Reinforcement of external threat is the easiest way for regimes to solidify existence.
Sometimes there is more truth in attending a funeral in a remote village than in months of mainstream news coverage.
Use rest as surge capacity, not weakness. Every system should be built for redundancy so why do we treat human body differently?
The game theory is only applicable if somebody actually cares to play with us.
There should not be a shame in bringing joy – both in the act of writing, and to readers. Sometimes it is as easy as connecting with our younger selves.
‘I start with the first sentence. And then I ask: who said that? And why?’
‘Having spent Adam’s first teenage year around him, I grew even more certain that he was a fire dragon incidentally born into a body of a boy.’
How about that as first sentence?

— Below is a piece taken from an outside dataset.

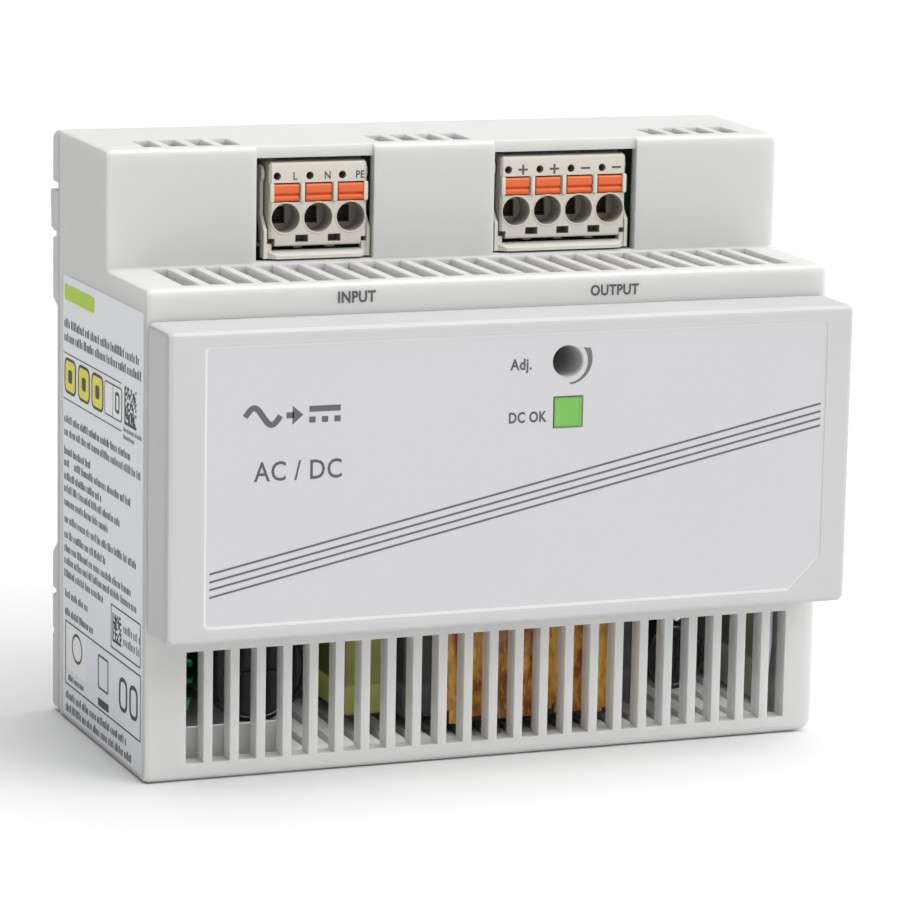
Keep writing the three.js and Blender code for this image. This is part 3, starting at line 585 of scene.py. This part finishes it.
def stroke(shape, points, width, lift, closed=False):
    """Flat line of constant width through 2D points, one plate per stretch with mitred ends."""
    n = len(points)
    offsets = []
    for i, (u, v) in enumerate(points):
        before = points[i - 1] if closed or i else points[0]
        after = points[(i + 1) % n] if closed or i < n - 1 else points[-1]
        ahead = Vector((u - before[0], v - before[1]))
        behind = Vector((after[0] - u, after[1] - v))
        ahead = ahead.normalized() if ahead.length else behind.normalized()
        behind = behind.normalized() if behind.length else ahead
        mid = (ahead + behind).normalized()
        reach = width / 2 / max(MITRE_LIMIT, mid.dot(ahead))
        offsets.append((-mid.y * reach, mid.x * reach))
    for i in range(n if closed else n - 1):
        j = (i + 1) % n
        (u0, v0), (u1, v1) = points[i], points[j]
        (a0, b0), (a1, b1) = offsets[i], offsets[j]
        plate = [(u0 - a0, v0 - b0), (u1 - a1, v1 - b1), (u1 + a1, v1 + b1), (u0 + a0, v0 + b0)]
        shape.printed_plate(plate, lift)


# ---- pieces -------------------------------------------------------------------------
class Shape:
    """A mesh under construction, in millimetres."""

    def __init__(self):
        self.bm = bmesh.new()

    def face(self, points):
        self.bm.faces.new([self.bm.verts.new(p) for p in points])

    def prism(self, outline, depth0, depth1, lift):
        """Closed prism over a 2D outline. lift(u, v, d) gives the point at depth d."""
        rings = [[self.bm.verts.new(lift(u, v, d)) for u, v in outline] for d in (depth0, depth1)]
        n = len(outline)
        self.bm.faces.new(rings[0])
        self.bm.faces.new(reversed(rings[1]))
        for i in range(n):
            j = (i + 1) % n
            self.bm.faces.new((rings[0][j], rings[0][i], rings[1][i], rings[1][j]))

    def box(self, x0, x1, y0, y1, z0, z1):
        self.prism(rectangle(x0, x1, z0, z1), y0, y1, lambda u, v, d: (u, d, v))

    def printed_plate(self, outline, lift):
        """Thin plate sunk as far into the face as it stands proud of it."""
        self.prism(outline, -INK_T, INK_T, lift)

    def skin(self, loops, closed):
        """Quads between one loop of vertices and the next, and back to the first if closed."""
        for near, far in zip(loops, loops[1:] + loops[:1] if closed else loops[1:]):
            n = len(near)
            for k in range(n):
                m = (k + 1) % n
                self.bm.faces.new((near[k], near[m], far[m], far[k]))

    def piece(self, name, body, look, slot=None, bevel=0.0):
        """Finishes the mesh as a piece that rides on a body."""
        bmesh.ops.recalc_face_normals(self.bm, faces=self.bm.faces)
        mesh = bpy.data.meshes.new(name)
        self.bm.transform(Matrix.Scale(MM, 4))
        self.bm.to_mesh(mesh)
        self.bm.free()
        piece = bpy.data.objects.new(name, mesh)
        bpy.context.scene.collection.objects.link(piece)
        mesh.materials.append(look)
        if bevel:
            edge = piece.modifiers.new("bevel", "BEVEL")
            edge.width = bevel * MM
            edge.segments = 2
            edge.limit_method = "ANGLE"
            edge.angle_limit = math.radians(PIECE_BEVEL_LIMIT)
        nodes_modifier(piece, SMOOTH)
        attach(piece, body)
        return piece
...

I already know who said that.
Doireann Ni Ghrioffa ‘Said The Dead’
Jan Carson ‘Few and Far Between’
Dave Rudden ‘Sister Wake’
Rob Doyle ‘Cameo’
Elif Shafak ‘There Are Rivers In The Sky’
Hisham Matar ‘My Friends’
Neil Jordan ‘The Library of Traumatic Memory’
Ramita Navai ‘City of Lies’
Sally Hayden ‘This Is Also a Love Story’
Zahaan Bharmal ‘How physics can change your life’
Michael Wooldridge ‘Life Lessons from Game Theory’
Naomi Ishiguro ‘The Rainshadow Orphans’
Liz Nugent ‘The Truth About Ruby Cooper’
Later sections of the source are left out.